The whole thing boils down to a ludicrously simple premise that we have somehow managed to complicate with more acronyms and rules than a high-stakes board game. It is, simply: When do you want to pay your taxes? Do you want to pay them now, or do you want to pay them later?
That’s it. That’s the whole argument.
The Old Guard: The “Pay You Later” Traditional
The Traditional IRA/401(k) is the old-timer, the reliable sedan of retirement accounts. The deal is this: You put money in before the government taxes it. This is lovely, because it makes you look poorer on paper than you actually are, which means your taxable income for the year goes down. Your paycheck feels a little fatter. You get to enjoy your tax break today.
The money then grows in this wonderful, tax-sheltered terrarium for decades, untouched by capital gains or dividend taxes. The catch is that when you finally retire and try to take that money out, the IRS will be waiting for you at the door, hand outstretched, demanding its cut of everything—your original contributions and all those glorious earnings.
The Flashy Newcomer: The “Pay Me Now” Roth
The Roth IRA/401(k) is the flashy newcomer. The Roth flips the script entirely. You pay your taxes today, on the money you earn, just like a responsible adult. Then you put that after-tax money into the Roth account. This feels slightly less good right now because your paycheck doesn’t get that immediate tax break.
But the money grows, and when you take it out in retirement, it is 100% tax-free. All of it. The contributions, the decades of compound growth, all of it. The IRS can’t touch it. You get to slam the door in their face, legally.
The Central Conflict: The Crystal Ball Problem
So, which is better? This is the part where everyone starts yelling. The “right” answer depends entirely on your ability to predict the future, which, if our March Madness brackets are any indication, is a laughable proposition.
The entire debate is a bet against your future self.
- If you think you’re in a higher tax bracket today than you will be in retirement (maybe you’re a high-earning surgeon who plans to retire and just whittle ducks), you take the break now. Go Traditional.
- If you think you’re in a lower tax bracket today (maybe you’re a 23-year-old intern) and will be in a higher bracket when you retire (as that same surgeon), you pay your low taxes now. Go Roth.
Of course, this also involves guessing what Congress will do to tax rates over the next 40 years, an act of sheer, blind faith.

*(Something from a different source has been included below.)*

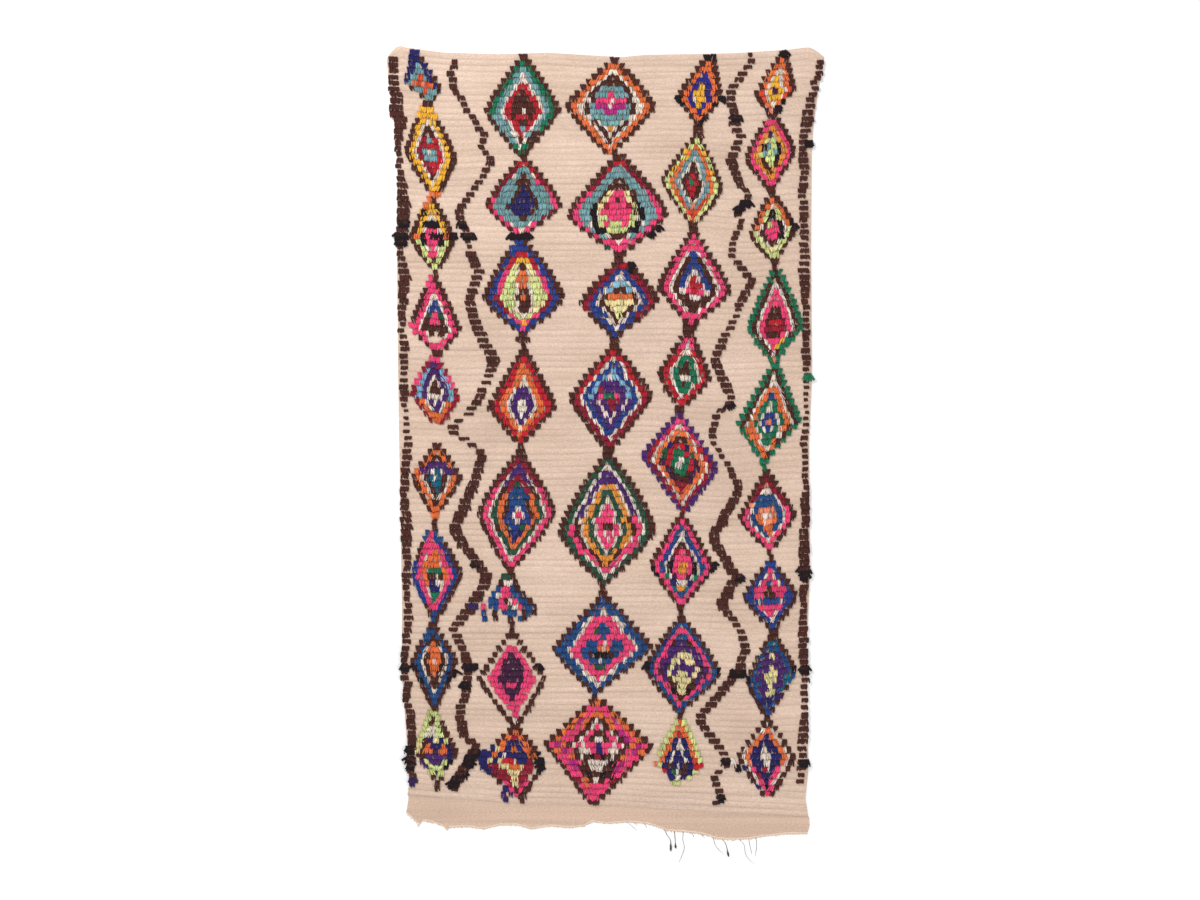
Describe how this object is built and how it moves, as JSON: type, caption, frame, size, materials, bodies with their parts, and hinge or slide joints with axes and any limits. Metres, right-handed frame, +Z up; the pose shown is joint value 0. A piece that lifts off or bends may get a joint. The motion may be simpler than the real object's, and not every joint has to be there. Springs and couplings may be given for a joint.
{
  "type": "moroccan rug",
  "caption": "Hand-knotted wool rug lying flat: ribbed cream ground, columns of raised coloured pile lozenges between brown knotted lines, and a plain woven end with a frayed edge.",
  "frame": {"origin": "centre of the rug's box, on the underside that lies on the floor", "axes": "+X across the rug, +Y along it towards the end without a fringe, +Z up out of the pile side"},
  "size_m": [1.354, 2.538, 0.01],
  "materials": {
    "ground_wool": "matte",
    "frayed_wool": "matte",
    "pile_yarn": "matte"
  },
  "bodies": {
    "root": {"rug": "ground_wool", "frayed_edge": "frayed_wool"}
  },
  "joints": []
}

The Glorious Tie-Breaker: The RMD Rule
If you’re still agonizing, there is one final, glorious tie-breaker: Required Minimum Distributions (RMDs).
The Traditional IRA/401(k) has a paternalistic, slightly annoying rule. When you turn 73, the IRS shows up and says, “You must start taking this money out, whether you want to or not, so we can finally tax it.”
The Roth (both the IRA and, as of 2025, the 401(k)) has no such rule for the original owner. You can leave that money in there, growing tax-free, until you are 150. You can pass it on to your heirs, who will also (mostly) get it tax-free. This makes the Roth an astonishingly powerful tool for estate planning, or just for people who don’t want to be told what to do by the government, which we find is a common sentiment.
Our advice? Splitting the difference, putting some in Traditional, some in Roth, seems like a decent way to admit you have no idea what the future holds. It’s called tax diversification, and it’s the financial equivalent of shrugging your shoulders and saying, “We’ll see.”